Show every line of the records below that contains the word "shown".

-- MATERIAL FOR THE TASK start --

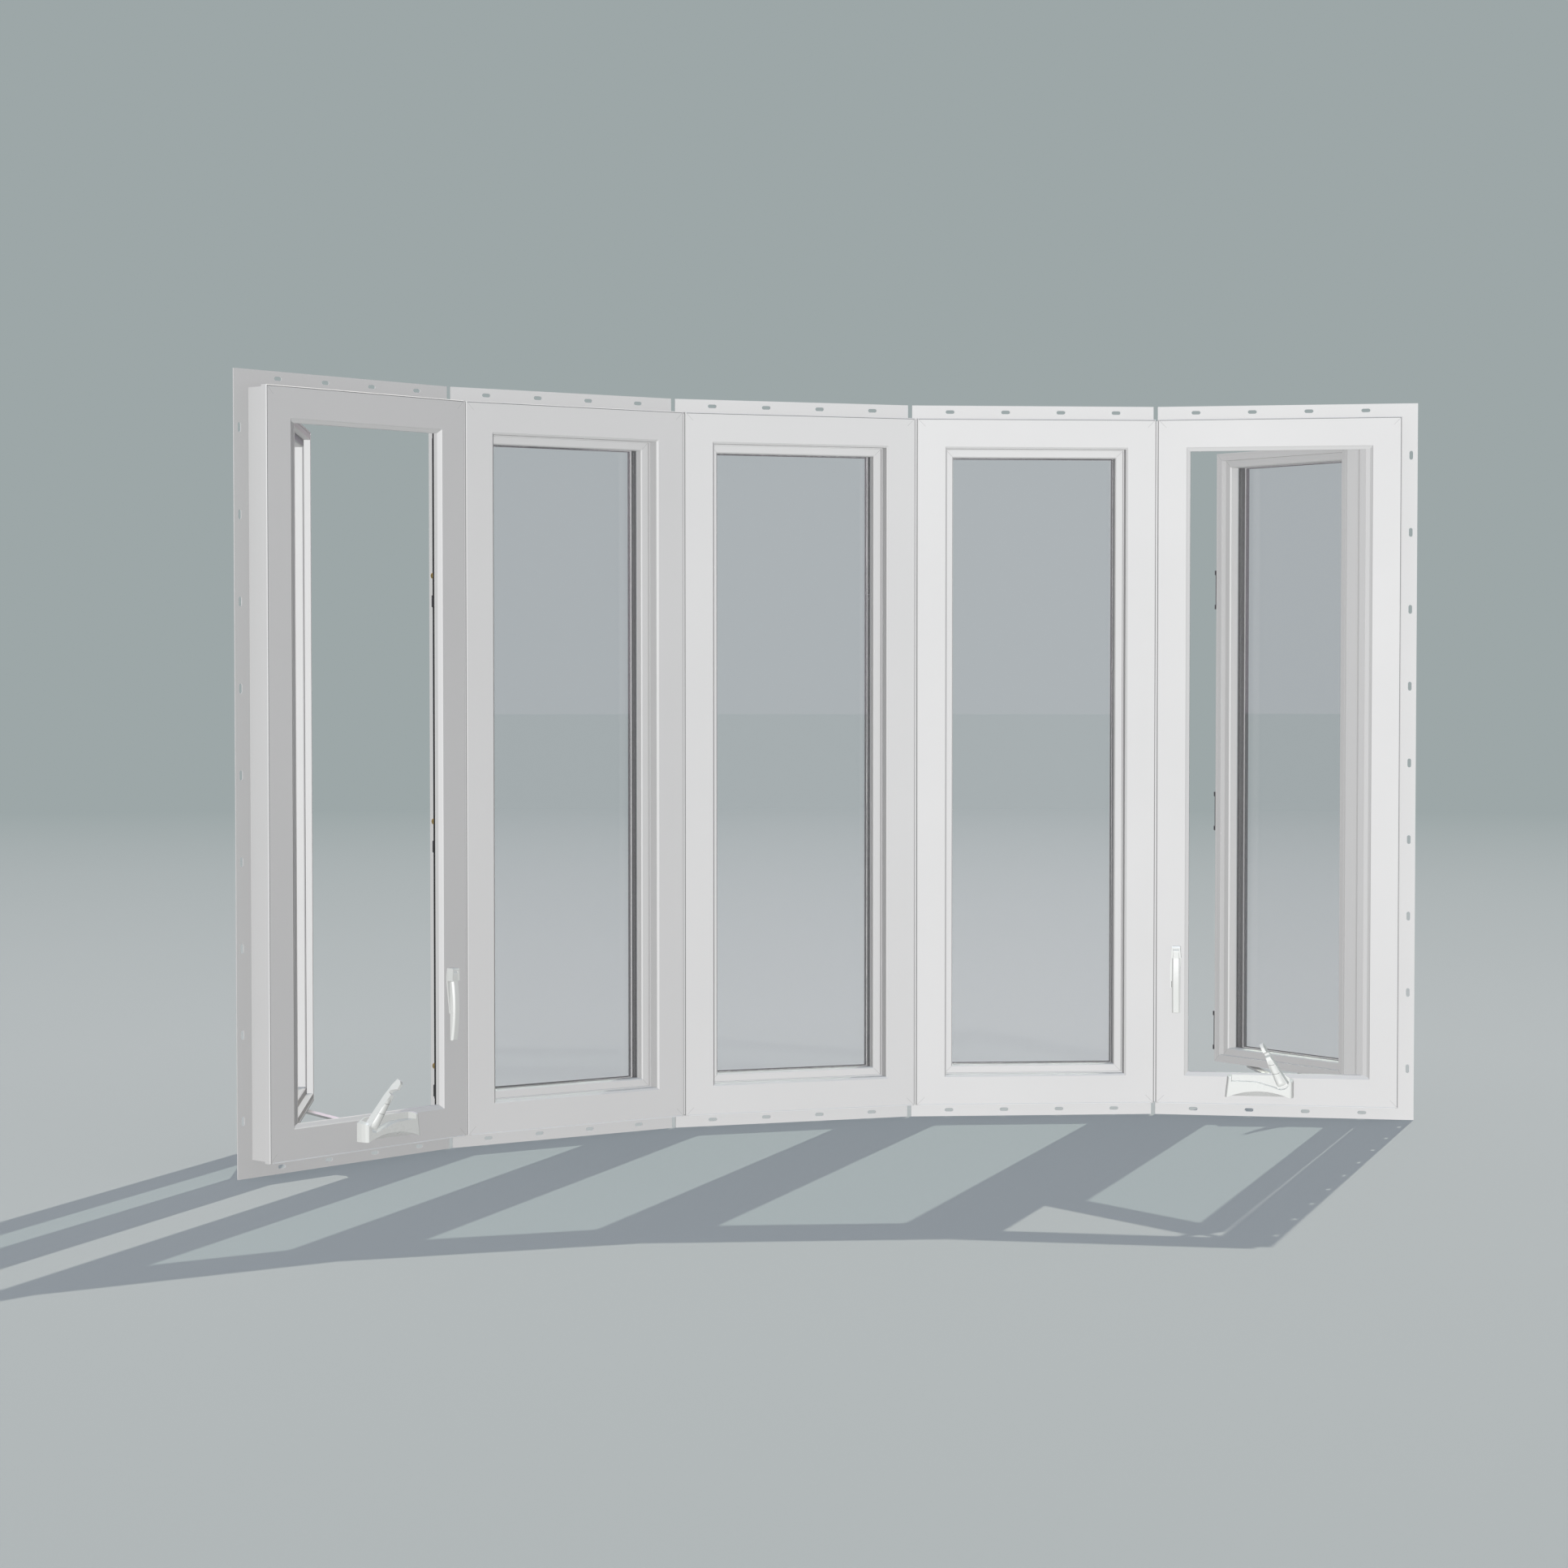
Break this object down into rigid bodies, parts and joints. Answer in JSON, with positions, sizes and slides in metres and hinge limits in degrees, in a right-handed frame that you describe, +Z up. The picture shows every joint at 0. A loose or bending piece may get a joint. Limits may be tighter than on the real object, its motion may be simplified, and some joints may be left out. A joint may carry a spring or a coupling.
{
  "type": "bow window",
  "caption": "Curved row of tall white window units joined by mullions, the end casements cranked open outwards, fixed units between, nailing fin all round.",
  "frame": {"origin": "on the floor at the middle of the centre unit's bottom nailing fin, in the middle of its thickness", "axes": "+X along the bow to the right as seen from the room, +Y outwards from the room, +Z up"},
  "size_m": [2.352, 0.4782, 1.424],
  "materials": {
    "vinyl": "satin",
    "fin_vinyl": "satin",
    "glass": "clear",
    "spacer": "matte",
    "rubber": "matte",
    "steel": "brushed",
    "dark_plastic": "matte",
    "hardware_white": "satin paint"
  },
  "bodies": {
    "window": {"frame_1": "vinyl", "frame_2": "vinyl", "frame_3": "vinyl", "frame_4": "vinyl", "frame_5": "vinyl", "sash_1": "vinyl", "sash_2": "vinyl", "sash_3": "vinyl", "sash_4": "vinyl", "sash_5": "vinyl", "bead_1": "vinyl", "bead_2": "vinyl", "bead_3": "vinyl", "bead_4": "vinyl", "bead_5": "vinyl", "mullion_1_2": "vinyl", "mullion_2_3": "vinyl", "mullion_3_4": "vinyl", "mullion_4_5": "vinyl", "nail_fin_1": "fin_vinyl", "nail_fin_2": "fin_vinyl", "nail_fin_3": "fin_vinyl", "nail_fin_4": "fin_vinyl", "nail_fin_5": "fin_vinyl", "glass_1": "glass", "glass_2": "glass", "glass_3": "glass", "glass_4": "glass", "glass_5": "glass", "spacer_bars": "spacer", "weather_seals": "rubber", "lock_bars": "steel", "lock_keepers": "dark_plastic", "hinge_1": "steel", "operator_arm_1": "steel", "operator_cover_1": "hardware_white", "lock_base_1": "hardware_white", "hinge_5": "steel", "operator_arm_5": "steel", "operator_cover_5": "hardware_white", "lock_base_5": "hardware_white"},
    "crank_1": {"crank_1": "hardware_white"},
    "crank_5": {"crank_5": "hardware_white"},
    "lock_lever_1": {"lock_lever_1": "hardware_white"},
    "lock_lever_5": {"lock_lever_5": "hardware_white"}
  },
  "joints": [
    {"name": "crank_fold_1", "type": "hinge", "parent": "window", "child": "crank_1", "pos_m": [-0.92035, -0.31117, 0.0801], "axis": [-0.4755, 0.8236, 0.309], "range_deg": [0, 56]},
    {"name": "lock_swing_1", "type": "hinge", "parent": "window", "child": "lock_lever_1", "pos_m": [-0.73939, -0.20669, 0.334], "axis": [-0.866, -0.5, 0], "range_deg": [0, 90]},
    {"name": "crank_fold_5", "type": "hinge", "parent": "window", "child": "crank_5", "pos_m": [0.92035, -0.31117, 0.0801], "axis": [-0.4755, -0.8236, -0.309], "range_deg": [0, 56]},
    {"name": "lock_swing_5", "type": "hinge", "parent": "window", "child": "lock_lever_5", "pos_m": [0.73939, -0.20669, 0.334], "axis": [-0.866, 0.5, 0], "range_deg": [0, 90]}
  ]
}
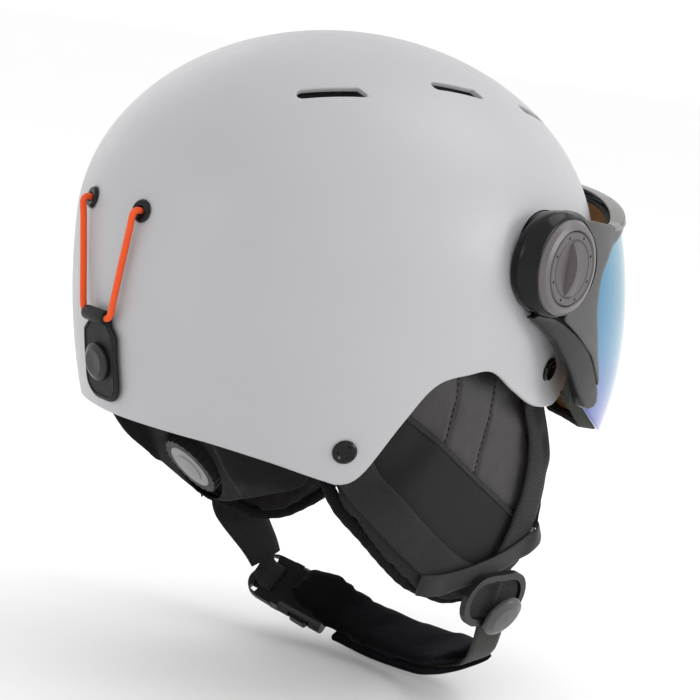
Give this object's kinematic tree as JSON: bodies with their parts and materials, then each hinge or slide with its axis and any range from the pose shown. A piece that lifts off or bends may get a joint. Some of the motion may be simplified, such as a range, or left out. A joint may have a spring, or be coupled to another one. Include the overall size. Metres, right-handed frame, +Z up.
{
  "type": "visor ski helmet",
  "caption": "Domed ski helmet with a lifting wrap visor on friction knobs, padded ear flaps, a padded chin strap with side-release buckle, a nape fit dial and a goggle tab.",
  "frame": {"origin": "centre of the wearer's head on the line through the ears, where a head form holds the helmet", "axes": "+Z up to the crown, -Y to the front of the visor, +X to the wearer's left"},
  "size_m": [0.249, 0.2956, 0.3123],
  "materials": {
    "shell": "matte",
    "foam": "matte",
    "mesh": "matte",
    "comfort_pad": "matte",
    "dark_plastic": "satin",
    "dial_face": "satin",
    "steel": "satin",
    "gloss_trim": "gloss",
    "satin_frame": "satin",
    "outer_lens": "gloss",
    "inner_lens": "gloss",
    "gasket_foam": "matte",
    "elastic": "matte",
    "soft_tab": "matte",
    "flap_leather": "matte",
    "webbing": "matte",
    "fleece": "matte"
  },
  "bodies": {
    "helmet": {"outer_shell": "shell", "eps_liner": "foam", "vent_mesh": "mesh", "crown_pad": "comfort_pad", "brow_pad": "comfort_pad", "nape_pad": "comfort_pad", "fit_cradle": "dark_plastic", "dial_housing": "dark_plastic", "dial_spring": "steel", "pivot_base_right": "gloss_trim", "pivot_base_left": "gloss_trim", "pivot_bolts": "steel", "eyelets": "gloss_trim", "elastic_cord": "elastic", "snap_stud": "steel", "strap_rivets": "gloss_trim", "ear_flap_right": "flap_leather", "ear_flap_left": "flap_leather", "ear_lining_right": "comfort_pad", "ear_lining_left": "comfort_pad", "rear_webbing_right": "webbing", "rear_webbing_left": "webbing", "front_webbing_right": "webbing", "front_webbing_left": "webbing", "flap_band_right": "webbing", "flap_band_left": "webbing", "divider_right": "dark_plastic", "divider_cap": "dark_plastic", "chin_webbing": "webbing", "chin_pad": "fleece", "sleeve_cover": "fleece", "buckle_socket": "dark_plastic", "strap_tail_left": "webbing"},
    "visor": {"visor_frame": "satin_frame", "visor_lens": "outer_lens", "inner_lens": "inner_lens", "visor_gasket": "gasket_foam", "visor_bracket_right": "gloss_trim", "visor_bracket_left": "gloss_trim", "knob_bezel_right": "satin_frame", "knob_bezel_left": "satin_frame"},
    "knob_right_body": {"knob_right": "satin_frame"},
    "knob_left_body": {"knob_left": "satin_frame"},
    "dial": {"fit_dial": "dark_plastic", "dial_cap": "dial_face", "dial_pinion": "steel"},
    "band_left_body": {"band_left": "dark_plastic"},
    "band_right_body": {"band_right": "dark_plastic"},
    "tab": {"goggle_tab": "soft_tab", "snap_cap": "gloss_trim"},
    "plug": {"buckle_plug": "dark_plastic"},
    "prong_rear_body": {"prong_rear": "dark_plastic"},
    "prong_front_body": {"prong_front": "dark_plastic"}
  },
  "joints": [
    {"name": "visor_lift", "type": "hinge", "parent": "helmet", "child": "visor", "pos_m": [0, -0.027, 0.069], "axis": [-1, 0, 0], "range_deg": [0, 60]},
    {"name": "knob_right_turn", "type": "hinge", "parent": "visor", "child": "knob_right_body", "pos_m": [-0.1125, -0.027, 0.069], "axis": [-0.9781, -0.2079, 0], "range_deg": [0, 90]},
    {"name": "knob_left_turn", "type": "hinge", "parent": "visor", "child": "knob_left_body", "pos_m": [0.1125, -0.027, 0.069], "axis": [0.9781, -0.2079, 0], "range_deg": [0, 90]},
    {"name": "fit_dial_turn", "type": "hinge", "parent": "helmet", "child": "dial", "pos_m": [0, 0.0687, -0.0424], "axis": [0, 0.7431, -0.6691], "range_deg": [0, 240]},
    {"name": "band_left_draw", "type": "hinge", "parent": "helmet", "child": "band_left_body", "pos_m": [0, -0.00353, 0.02264], "axis": [0, 0.6691, 0.7431], "range_deg": [0, 13.1]},
    {"name": "band_right_draw", "type": "hinge", "parent": "helmet", "child": "band_right_body", "pos_m": [0, -0.00353, 0.02264], "axis": [0, -0.6691, -0.7431], "range_deg": [0, 13.1]},
    {"name": "goggle_tab_lift", "type": "hinge", "parent": "helmet", "child": "tab", "pos_m": [0, 0.1354, 0.022], "axis": [1, 0, 0], "range_deg": [0, 100]},
    {"name": "buckle_release", "type": "slide", "parent": "helmet", "child": "plug", "axis": [0.8702, 0.4301, 0.2402], "range_m": [0, 0.02], "deforming": ["prong_rear", "prong_front", "strap_tail_left"]},
    {"name": "prong_rear_press", "type": "hinge", "parent": "plug", "child": "prong_rear_body", "pos_m": [0.0619, -0.03792, -0.13939], "axis": [-0.4642, 0.5524, 0.6924], "range_deg": [0, 7], "stiffness_Nm_per_rad": 0.05},
    {"name": "prong_front_press", "type": "hinge", "parent": "plug", "child": "prong_front_body", "pos_m": [0.0648, -0.05049, -0.12742], "axis": [0.4642, -0.5524, -0.6924], "range_deg": [0, 7], "stiffness_Nm_per_rad": 0.05}
  ],
  "couplings": [
    {"joint": "band_left_draw", "follows": "fit_dial_turn", "ratio": 0.054348},
    {"joint": "band_right_draw", "follows": "fit_dial_turn", "ratio": 0.054348}
  ]
}
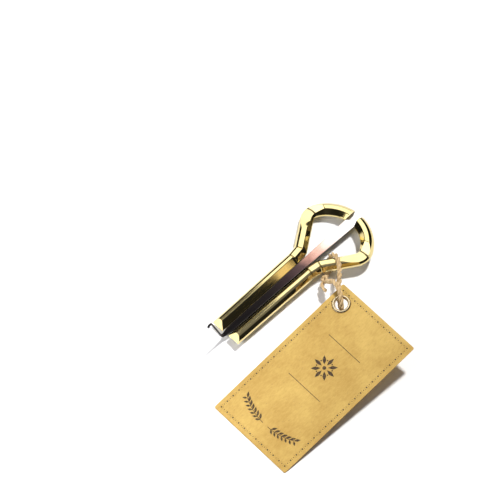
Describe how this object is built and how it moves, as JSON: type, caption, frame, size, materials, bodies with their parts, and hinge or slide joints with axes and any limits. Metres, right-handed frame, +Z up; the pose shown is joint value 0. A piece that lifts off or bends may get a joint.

-- MATERIAL FOR THE TASK end --

OUTPUT OF THE EXERCISE ->
Give this object's kinematic tree as JSON: bodies with their parts and materials, then each hinge or slide with its axis and any range from the pose shown. A piece that lifts off or bends may get a joint. Some of the motion may be simplified, such as a range, or left out. A joint may have a spring, or be coupled to another one. Include the overall size. Metres, right-handed frame, +Z up.
Describe how this object is built and how it moves, as JSON: type, caption, frame, size, materials, bodies with their parts, and hinge or slide joints with axes and any limits. Metres, right-handed frame, +Z up; the pose shown is joint value 0. A piece that lifts off or bends may get a joint.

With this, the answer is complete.